(Oleh: A. Hajar Sanusi, Pikiran Rakyat)
Pada suatu ketika Allah SWT menguji keluarga Ali bin Abi Tholib ra. Salah seorang dari kedua anaknya ditimpa demam tinggi. Demi kesembuhannya, ia melakukan pelbagai ikhtiar.
Mulai dari usaha konvensional hingga bersifat spiritual, seperti dengan memberikan tindakan medis yang selaras dengan konteks zaman. Atau, lewat doa, bahkan bernazar. Dalam nazarnya itu Ali bin Abi Tholib ra. menyatakan bahwa ia akan melaksanakan puasa selama tiga hari berturut-turut apabila anaknya itu sembuh.
Segala puji milik Allah. Selang beberapa waktu, kesehatan anaknya pulih kembali. Allah SWT mengabulkan doanya. Oleh karena itu, ia sangat bersyukur. Maka, keesokan hari ia mulai melaksanakan puasa nazarnya. Dalam hal ini ia disertai istri tercintanya, Fatimah al-Zahra binti Rusulullah saw.
Waktu bergulir. Pagi berganti siang. Petang menyusul, kemudian waktu magrib pun akhirnya tiba. Ketika pasangan suami-istri itu hendak berbuka dengan makanan alakadarnya, tiba-tiba pintu rumah diketuk orang.
Tamu yang tidak diundang itu ternyata seorang miskin papa. Ia datang untuk meminta belas kasihan, karena didera lapar seharian penuh. Tanpa berpikir panjang, keluarga suci itu segera memberikan makanan yang sedianya akan mereka santap. Tidak heran malam itu mereka berbuka hanya dengan beberapa teguk air.
Esoknya mereka berpuasa lagi. Hari itu berlalu seperti biasa. Namun, kala waktu magrib tiba, pintu rumah lagi-lagi diketuk orang. Kini yang datang adalah seorang anak yatim. Sebelum yang bersangkutan mengutarakan maksudnya, mereka sudah jatuh iba. Kondisi anak yatim itu memang sangat memprihatinkan sehingga mereka memberinya makanan, yang sejatinya dipersiapkan untuk berbuka puasa. Malam itu pun mereka lalui dengan perut lapar.
Kini mereka telah berada pada hari ketiga dari puasa nazarnya. Karena berkah Allah SWT dalam segala hal, mereka tampil tetap dalam kondisi prima. Tidak kecuali dalam menjalani maisyah, atau kehidupan dunia ini. Sebagaimana hari-hari sebelumnya, ketika menjelang magrib, ketika mereka mempersiapkan diri untuk berbuka, seseorang datang memohon belas kasihan.

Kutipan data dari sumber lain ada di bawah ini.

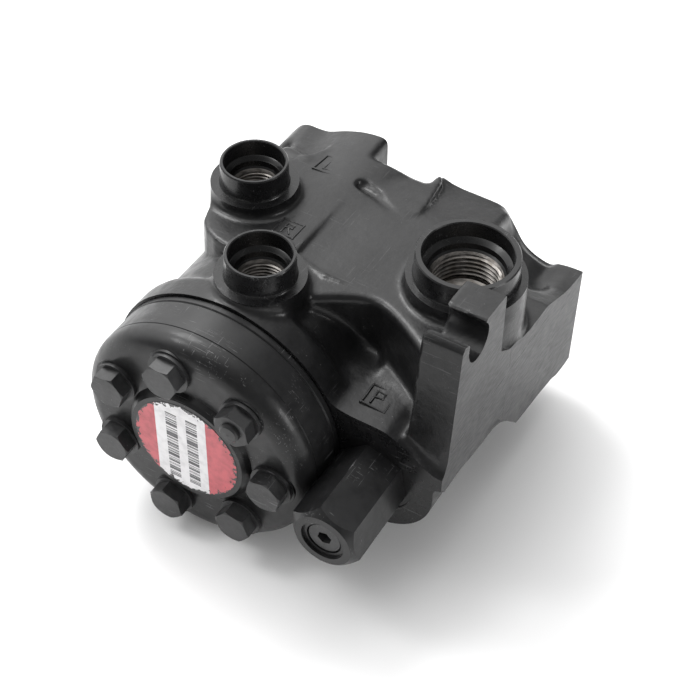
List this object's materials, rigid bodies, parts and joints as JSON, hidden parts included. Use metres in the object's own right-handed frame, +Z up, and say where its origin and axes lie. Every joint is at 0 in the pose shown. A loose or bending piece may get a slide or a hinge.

Kali ini adalah tawanan perang. Lantaran mengutamakan orang lain sudah menjadi sifat kelurga itu, tidak mengejutkan jika makanan yang sudah terhidang untuk berbuka pun mereka berikan kepadanya dengan penuh keikhlasan.
Dengan demikian, selama keluarga suci itu menunaikan puasa nazar, maka tidak sebutir kurma atau sepotong roti pun yang masuk ke perut mereka. Sungguh mengagumkan perilaku pasangan suami-istri itu. Mereka sanggup menahan lapar berhari-hari, lantaran lebih mengutamakan orang lain dari kalangan akar rumput. Lagi pula, semua itu mereka lakukan tanpa pamrih, kecuali mengharapkan rida Allah SWT.
Atas kedermawanan Ali bin Abi Tholib ra. Dan Fatimah al-Zahra tersebut, menurut Ibn Abbas, Allah SWT berkenan menurunkan ayat-ayat berikut ini.
“Mereka melaksanakan nazar dan takut akan sesuatu, yang azabnya merata di mana-mana. Dan mereka memberikan makanan yang disukai kepada orang miskin, anak yatim dan orang tawanan. Sungguh, kami memberikan makanan kepadamu hanyalah demi mengharap keridaan Allah SWT. Kami tidak menghendaki balasan darimu dan tidak pula ucapan terima kasih. Sesungguhnya kami takut akan azab suatu hari, yang pada saat itu orang-orang bermuka masam penuh kesulitan, yang datang dari Tuhan kami” (lihat QS Al-Insan/76:7-10).
Wahyu itu turun, jelas sebagai bentuk apresiasi terhadap kedermawanan Ali bin Abi Tholib ra. dan istrinya, Fatimah binti Rasulullah.